Most important, it would spur broad-based wealth into the next century.
Inflation is tame, say proponents, primarily because of the payoff from huge corporate investments in computers, telecommunications, and other information technology (IT).
The bottom line for corporate America is fatter profits: more production with less staff.
That benefits the rest of us because it means less pressure to raise prices, which allows the Fed to favor lower interest rates.
It's been dubbed the Goldilocks Economy, because everything is "just right," and to some economists, it has the substance of a fairy tale.
But prophets of the New Era shrug off the fact that federal data fail to signal the end of a quarter century of sluggish growth in productivity, an important measure for future wealth.
They dismiss the "productivity paradox," the nagging fact that, for years, hefty corporate spending in technology has not significantly lifted federal measures of productivity in the service sector. The yardstick, they say, is flawed.
Indeed, Washington narrowly derives its productivity figures from output, or the total production of, for example, coal or cars. The data ignore productivity gains in many "knowledge worker" tasks that benefit substantially from technology.
Such intangible improvements - among, say, bank tellers, graphic artists, or editors - are vital as the US economy shifts from industry to information.
"Quality, variety, timeliness, and other intangibles are becoming more important," says Erik Brynjolfsson of the Massachusetts Institute of Technology.
Companies that systematically apply IT squeeze out 0.5 percent more annual productivity growth than firms that do not, says Mr. Brynjolfsson, author of an eight-year study of 800 companies. Over time, that brings a big competitive edge (see story, below).
Still, New Era naysayers assert that computers must spread deeper and completely revolutionize workaday life before Americans can hail the rise of a silicon-paved utopia.
The skeptics also attribute low inflation to passing economic forces, rather than computer-created productivity. A strong dollar, a slowdown in health-care costs, robust trade, cheap energy, and slight wage pressures all keep prices low - for now.
Indeed, some economists say just one solid spike in inflation will burst the New Era. "We're in a sweet spot in the business cycle, and we shouldn't [assume] that no signs of inflation mean that inflation isn't necessarily building below the surface," says John Williams, chief global economist at Bankers Trust in New York.
A New Era might indeed lie before us - but a generation or two away, say some economic historians.
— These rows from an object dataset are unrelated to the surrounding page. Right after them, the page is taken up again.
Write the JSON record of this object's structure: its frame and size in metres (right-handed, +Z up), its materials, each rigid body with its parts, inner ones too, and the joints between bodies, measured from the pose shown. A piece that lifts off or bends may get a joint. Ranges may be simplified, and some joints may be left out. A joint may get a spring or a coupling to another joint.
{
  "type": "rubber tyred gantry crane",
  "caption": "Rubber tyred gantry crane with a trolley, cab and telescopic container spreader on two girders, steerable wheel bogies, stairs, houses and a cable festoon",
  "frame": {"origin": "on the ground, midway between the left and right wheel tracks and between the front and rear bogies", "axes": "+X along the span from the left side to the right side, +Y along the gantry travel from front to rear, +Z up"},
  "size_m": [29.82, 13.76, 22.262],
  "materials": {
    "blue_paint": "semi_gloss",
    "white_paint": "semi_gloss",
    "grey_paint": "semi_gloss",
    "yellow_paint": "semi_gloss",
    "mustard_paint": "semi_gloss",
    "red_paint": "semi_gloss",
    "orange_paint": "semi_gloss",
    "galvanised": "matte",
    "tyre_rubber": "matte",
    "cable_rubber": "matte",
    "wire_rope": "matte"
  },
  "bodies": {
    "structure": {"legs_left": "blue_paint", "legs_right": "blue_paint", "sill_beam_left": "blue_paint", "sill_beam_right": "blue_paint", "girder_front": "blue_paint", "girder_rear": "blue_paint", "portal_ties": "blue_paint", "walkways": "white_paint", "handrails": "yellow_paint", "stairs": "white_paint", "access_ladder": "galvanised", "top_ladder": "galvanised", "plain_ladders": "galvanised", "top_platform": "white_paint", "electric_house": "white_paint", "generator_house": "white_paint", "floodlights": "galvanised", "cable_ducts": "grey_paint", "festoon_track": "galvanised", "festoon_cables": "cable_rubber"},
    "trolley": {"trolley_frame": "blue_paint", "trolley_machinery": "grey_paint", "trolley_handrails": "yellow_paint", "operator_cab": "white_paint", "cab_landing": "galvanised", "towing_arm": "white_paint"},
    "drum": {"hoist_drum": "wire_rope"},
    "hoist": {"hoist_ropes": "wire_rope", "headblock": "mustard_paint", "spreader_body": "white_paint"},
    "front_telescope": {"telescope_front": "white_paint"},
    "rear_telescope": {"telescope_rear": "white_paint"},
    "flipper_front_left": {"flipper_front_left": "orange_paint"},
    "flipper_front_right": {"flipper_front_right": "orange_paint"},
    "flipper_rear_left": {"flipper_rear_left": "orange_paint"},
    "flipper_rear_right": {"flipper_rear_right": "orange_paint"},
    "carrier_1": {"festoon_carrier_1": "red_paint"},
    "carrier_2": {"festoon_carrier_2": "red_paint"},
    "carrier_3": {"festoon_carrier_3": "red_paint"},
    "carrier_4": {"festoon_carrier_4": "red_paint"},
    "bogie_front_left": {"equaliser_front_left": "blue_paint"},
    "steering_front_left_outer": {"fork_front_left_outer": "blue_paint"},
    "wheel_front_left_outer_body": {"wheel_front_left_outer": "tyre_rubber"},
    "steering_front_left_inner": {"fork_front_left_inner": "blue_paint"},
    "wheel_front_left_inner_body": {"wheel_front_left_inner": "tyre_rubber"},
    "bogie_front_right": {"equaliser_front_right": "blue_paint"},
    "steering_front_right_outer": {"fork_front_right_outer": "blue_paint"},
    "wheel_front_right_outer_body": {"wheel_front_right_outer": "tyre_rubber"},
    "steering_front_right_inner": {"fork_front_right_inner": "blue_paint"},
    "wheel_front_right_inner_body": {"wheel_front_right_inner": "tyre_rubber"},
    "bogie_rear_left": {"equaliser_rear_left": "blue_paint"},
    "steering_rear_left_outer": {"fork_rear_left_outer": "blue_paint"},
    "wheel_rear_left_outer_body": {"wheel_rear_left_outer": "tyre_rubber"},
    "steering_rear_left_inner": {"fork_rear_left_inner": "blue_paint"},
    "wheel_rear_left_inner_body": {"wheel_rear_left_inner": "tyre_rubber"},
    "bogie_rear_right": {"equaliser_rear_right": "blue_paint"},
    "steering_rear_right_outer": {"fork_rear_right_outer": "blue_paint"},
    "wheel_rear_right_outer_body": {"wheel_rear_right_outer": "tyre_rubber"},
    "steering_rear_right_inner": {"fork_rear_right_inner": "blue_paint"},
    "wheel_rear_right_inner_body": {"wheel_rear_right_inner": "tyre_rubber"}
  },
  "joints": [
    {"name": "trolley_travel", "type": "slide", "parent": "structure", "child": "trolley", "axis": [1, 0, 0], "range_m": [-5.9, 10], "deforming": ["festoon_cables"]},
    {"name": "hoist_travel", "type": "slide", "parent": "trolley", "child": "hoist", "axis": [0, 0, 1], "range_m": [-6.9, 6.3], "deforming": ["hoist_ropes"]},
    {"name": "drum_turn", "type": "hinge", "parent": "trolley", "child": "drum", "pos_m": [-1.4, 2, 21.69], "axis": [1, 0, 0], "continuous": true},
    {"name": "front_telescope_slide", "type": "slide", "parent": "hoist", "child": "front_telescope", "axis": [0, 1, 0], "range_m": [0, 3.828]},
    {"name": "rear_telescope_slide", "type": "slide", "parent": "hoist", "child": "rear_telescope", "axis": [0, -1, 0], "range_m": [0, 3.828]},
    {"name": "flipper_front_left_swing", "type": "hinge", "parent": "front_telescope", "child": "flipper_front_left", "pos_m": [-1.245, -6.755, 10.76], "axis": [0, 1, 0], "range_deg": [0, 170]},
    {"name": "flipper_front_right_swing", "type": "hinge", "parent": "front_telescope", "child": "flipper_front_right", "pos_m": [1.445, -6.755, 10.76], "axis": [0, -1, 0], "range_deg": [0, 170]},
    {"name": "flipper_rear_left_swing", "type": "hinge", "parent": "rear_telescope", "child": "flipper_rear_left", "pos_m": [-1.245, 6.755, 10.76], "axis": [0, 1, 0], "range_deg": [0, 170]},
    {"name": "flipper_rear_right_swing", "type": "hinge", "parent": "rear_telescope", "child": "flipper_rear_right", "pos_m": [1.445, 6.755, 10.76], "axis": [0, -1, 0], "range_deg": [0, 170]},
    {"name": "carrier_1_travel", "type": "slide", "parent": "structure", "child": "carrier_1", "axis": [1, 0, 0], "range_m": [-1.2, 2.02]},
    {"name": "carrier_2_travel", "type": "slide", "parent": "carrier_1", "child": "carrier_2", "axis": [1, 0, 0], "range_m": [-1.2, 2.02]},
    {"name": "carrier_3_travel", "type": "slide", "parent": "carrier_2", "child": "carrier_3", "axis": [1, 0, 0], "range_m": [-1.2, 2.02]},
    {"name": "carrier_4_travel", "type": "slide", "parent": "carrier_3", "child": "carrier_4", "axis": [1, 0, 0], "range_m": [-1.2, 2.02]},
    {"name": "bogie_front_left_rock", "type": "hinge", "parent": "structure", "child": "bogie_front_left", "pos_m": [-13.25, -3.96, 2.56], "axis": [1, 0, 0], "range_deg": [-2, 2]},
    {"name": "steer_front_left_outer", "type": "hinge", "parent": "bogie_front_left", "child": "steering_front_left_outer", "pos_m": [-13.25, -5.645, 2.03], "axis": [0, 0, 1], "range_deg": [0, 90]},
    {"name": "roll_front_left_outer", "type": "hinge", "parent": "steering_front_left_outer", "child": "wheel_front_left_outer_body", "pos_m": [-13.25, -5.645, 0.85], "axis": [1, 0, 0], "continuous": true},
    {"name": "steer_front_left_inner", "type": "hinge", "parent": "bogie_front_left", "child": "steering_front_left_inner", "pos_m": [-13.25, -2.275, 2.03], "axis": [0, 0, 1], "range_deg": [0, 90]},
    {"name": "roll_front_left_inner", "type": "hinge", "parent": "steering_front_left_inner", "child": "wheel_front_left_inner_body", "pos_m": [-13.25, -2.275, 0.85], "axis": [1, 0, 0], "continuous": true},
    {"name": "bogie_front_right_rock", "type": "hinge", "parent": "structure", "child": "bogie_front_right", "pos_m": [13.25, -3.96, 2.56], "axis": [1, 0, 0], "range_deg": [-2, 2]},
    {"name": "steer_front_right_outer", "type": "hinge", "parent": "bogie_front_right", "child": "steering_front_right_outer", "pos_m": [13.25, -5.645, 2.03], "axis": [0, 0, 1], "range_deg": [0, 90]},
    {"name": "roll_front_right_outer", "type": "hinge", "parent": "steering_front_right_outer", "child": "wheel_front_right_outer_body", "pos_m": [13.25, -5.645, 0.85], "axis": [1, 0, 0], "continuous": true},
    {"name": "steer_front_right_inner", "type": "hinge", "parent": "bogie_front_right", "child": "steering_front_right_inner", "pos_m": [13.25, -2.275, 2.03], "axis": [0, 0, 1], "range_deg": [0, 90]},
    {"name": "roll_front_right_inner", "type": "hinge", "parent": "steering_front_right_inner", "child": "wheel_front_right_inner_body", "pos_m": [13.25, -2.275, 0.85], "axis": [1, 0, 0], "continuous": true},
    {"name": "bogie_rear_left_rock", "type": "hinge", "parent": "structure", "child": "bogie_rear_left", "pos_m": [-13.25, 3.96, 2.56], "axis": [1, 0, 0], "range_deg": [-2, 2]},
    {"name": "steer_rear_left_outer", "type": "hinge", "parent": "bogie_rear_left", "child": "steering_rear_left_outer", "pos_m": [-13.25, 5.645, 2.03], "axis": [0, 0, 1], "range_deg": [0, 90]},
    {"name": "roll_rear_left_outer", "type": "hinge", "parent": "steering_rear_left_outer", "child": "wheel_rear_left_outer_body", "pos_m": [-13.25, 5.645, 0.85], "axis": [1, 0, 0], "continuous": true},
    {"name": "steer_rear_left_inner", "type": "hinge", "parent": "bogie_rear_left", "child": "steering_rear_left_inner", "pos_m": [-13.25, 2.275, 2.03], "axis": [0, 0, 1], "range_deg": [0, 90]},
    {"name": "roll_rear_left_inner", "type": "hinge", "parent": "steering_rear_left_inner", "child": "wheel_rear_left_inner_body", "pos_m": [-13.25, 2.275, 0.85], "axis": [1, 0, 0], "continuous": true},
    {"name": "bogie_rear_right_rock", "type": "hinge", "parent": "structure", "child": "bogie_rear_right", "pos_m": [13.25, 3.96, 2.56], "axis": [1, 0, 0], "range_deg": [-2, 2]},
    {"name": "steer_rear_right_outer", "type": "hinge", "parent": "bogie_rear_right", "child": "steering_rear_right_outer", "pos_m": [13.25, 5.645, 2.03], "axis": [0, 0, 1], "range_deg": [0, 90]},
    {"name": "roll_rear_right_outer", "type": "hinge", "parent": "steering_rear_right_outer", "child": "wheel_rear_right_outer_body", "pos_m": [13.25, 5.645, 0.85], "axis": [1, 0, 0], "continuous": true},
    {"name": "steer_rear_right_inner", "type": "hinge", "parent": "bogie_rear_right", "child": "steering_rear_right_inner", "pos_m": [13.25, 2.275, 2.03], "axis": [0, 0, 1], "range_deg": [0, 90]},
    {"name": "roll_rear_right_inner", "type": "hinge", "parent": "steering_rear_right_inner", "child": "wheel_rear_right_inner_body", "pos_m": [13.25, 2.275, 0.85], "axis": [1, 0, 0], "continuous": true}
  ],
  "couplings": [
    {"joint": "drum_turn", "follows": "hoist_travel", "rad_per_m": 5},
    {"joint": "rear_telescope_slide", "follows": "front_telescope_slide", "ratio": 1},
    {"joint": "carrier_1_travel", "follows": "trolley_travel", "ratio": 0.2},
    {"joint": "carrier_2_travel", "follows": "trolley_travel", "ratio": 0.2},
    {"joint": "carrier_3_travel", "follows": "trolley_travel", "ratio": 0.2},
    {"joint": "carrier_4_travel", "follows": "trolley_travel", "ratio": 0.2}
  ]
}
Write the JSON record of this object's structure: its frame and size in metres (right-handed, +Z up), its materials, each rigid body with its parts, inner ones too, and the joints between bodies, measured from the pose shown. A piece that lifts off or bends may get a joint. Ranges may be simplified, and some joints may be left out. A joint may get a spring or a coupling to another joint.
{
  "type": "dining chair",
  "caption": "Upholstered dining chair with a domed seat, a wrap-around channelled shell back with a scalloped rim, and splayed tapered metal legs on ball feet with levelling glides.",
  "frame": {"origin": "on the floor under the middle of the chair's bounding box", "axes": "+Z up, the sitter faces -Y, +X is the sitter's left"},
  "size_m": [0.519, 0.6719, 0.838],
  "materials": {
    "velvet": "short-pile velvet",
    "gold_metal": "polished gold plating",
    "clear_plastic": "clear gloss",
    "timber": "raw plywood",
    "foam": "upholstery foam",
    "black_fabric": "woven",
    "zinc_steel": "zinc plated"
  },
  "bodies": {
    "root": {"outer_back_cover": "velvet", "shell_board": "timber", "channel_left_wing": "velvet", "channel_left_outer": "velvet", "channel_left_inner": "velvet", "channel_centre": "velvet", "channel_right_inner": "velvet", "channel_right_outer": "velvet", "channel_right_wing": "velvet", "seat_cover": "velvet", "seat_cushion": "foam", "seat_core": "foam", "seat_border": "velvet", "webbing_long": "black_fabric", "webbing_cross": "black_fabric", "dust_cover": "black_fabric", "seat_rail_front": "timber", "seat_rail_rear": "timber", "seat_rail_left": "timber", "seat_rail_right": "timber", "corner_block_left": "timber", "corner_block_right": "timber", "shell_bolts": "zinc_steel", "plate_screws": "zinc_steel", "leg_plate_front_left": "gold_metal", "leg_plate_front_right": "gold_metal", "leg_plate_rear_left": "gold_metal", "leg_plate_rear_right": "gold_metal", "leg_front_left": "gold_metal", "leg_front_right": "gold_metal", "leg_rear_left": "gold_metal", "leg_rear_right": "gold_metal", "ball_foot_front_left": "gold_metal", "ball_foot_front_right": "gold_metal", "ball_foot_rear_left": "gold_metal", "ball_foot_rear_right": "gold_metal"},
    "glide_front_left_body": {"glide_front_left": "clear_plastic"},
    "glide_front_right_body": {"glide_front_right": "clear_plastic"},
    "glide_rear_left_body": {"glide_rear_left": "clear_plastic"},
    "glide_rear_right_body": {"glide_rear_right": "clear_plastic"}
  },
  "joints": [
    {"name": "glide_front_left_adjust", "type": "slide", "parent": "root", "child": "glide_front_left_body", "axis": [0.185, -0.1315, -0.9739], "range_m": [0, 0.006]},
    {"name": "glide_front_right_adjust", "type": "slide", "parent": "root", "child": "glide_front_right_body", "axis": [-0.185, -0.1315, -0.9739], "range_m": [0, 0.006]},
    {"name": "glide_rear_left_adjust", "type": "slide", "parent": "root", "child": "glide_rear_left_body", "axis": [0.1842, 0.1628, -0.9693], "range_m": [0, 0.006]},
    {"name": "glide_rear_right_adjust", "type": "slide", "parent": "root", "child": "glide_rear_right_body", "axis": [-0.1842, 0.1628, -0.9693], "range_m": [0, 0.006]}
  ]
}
Prior masterstrokes of innovation took decades to take hold.
The steam engine, for example, did not begin to enliven the broad economy until a century after its invention in 1709. The electric motor took more than four decades to raise productivity.
Like earlier inventions, computers can retard productivity until the new technology meshes with day-to-day business, say economic historians.
Indeed, some companies find that the benefits of computers fall short of their costs, including maintenance, training, and time lost to Internet-surfing and games, critics say.
Ultimately, technology must do more than raise productivity and profits. It must shake up the way businesses manage capital, resources, and labor, say economists. That takes lots of time.